Alia finished with, "If that's all, we'll be taking him back to base for study. You boys go on home and stay out of further trouble, okay?"

"Sure," Zero said.

"Actually," X flipped out one of his business cards, being careful to obscure his listed name of Maverick X, "We've been working with him for a little while and I've been curious about some of his systems. As you can see, my shop has the approval rating to perform dissections of mavericks. If you'd let me take him, I'd appreciate it."

Alia took the card and studied the government approval grade. "I see. He's not a high priority case, so I don't see why not. I'll just take this for our records."

"Okay, thank you very much. We appreciate your services to world peace."

She smiled. "It's our duty. Take care."

Zero helped him get Cyclone's body secured in the truck, then got in the driver's seat. "That went better than expected," he commented as he drove off.

X laughed. "****, you could still smell the factory on her."

"No kidding. So what do you want his body for?"

"I copied that scream attack off him, but I don't have the vocal power for it."

He raised his eyebrows. "And you're going to take a voice that seduces only men because of that?"

"I am not keeping that ability. I'll study the system, see how that works, then take it off. Besides, you were complaining that I had a mediocre voice."

"I was."

Back in the parking lot, Alia examined all the cars with shattered windows. Those closest to the battle also had small fractures in metal parts. What sort of ability caused all that?

"Hey Alia?"

"What is it Vera?"

"Give me that guy's shop number again."

"Sure." She read it off again.

"Um…"

"Vera?"

"Sorry, but ah… this is your first solo mission too, right?"

"This is your first support job?"

"By myself yeah."

"So what's got you worried?"

"Well, Rockman X… one of his aliases is Maverick X and he's under a lot of suspicion. Everything from cannibalizing parts to outright murder."

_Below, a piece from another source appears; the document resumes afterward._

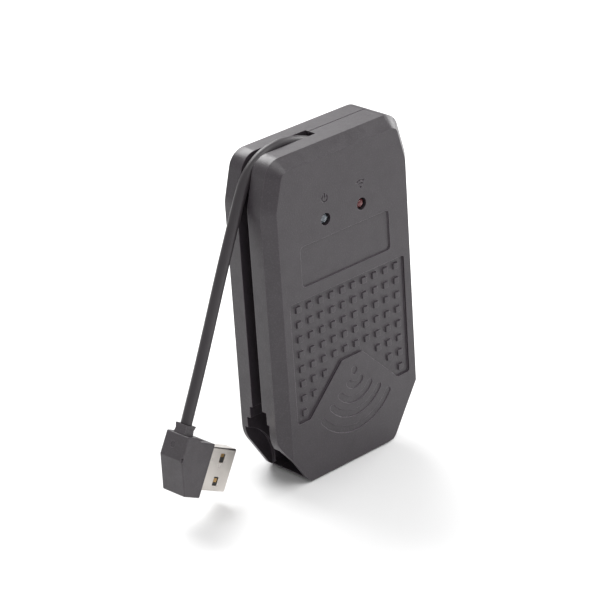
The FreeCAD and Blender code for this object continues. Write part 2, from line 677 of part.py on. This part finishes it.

Alia turned around, but they were long gone. "So I should have detained him instead of giving a verbal warning? We are going to be in so much trouble."

"Just hang on a moment."

"I should have stuck with research."

Vera checked her IC. "I said hang on… I mean, I don't think anyone would have expected us to run into a maverick on the high danger list. Um, come back to base and we'll ask your unit leader about what we should do, given he took the body of a proven maverick."

"All right. Alia out."


Figuring out why Zero would be designed with all that hair makes for some fun crackfic scenarios. Although the one I have here is likely reasonable, that his training routine forces him to cut it if he fails or performs poorly. But then that leads into a fear of barbers and scissor-related things (eyes Cut Man). I've seen 'the hair acts as a counter balance' done pretty well too.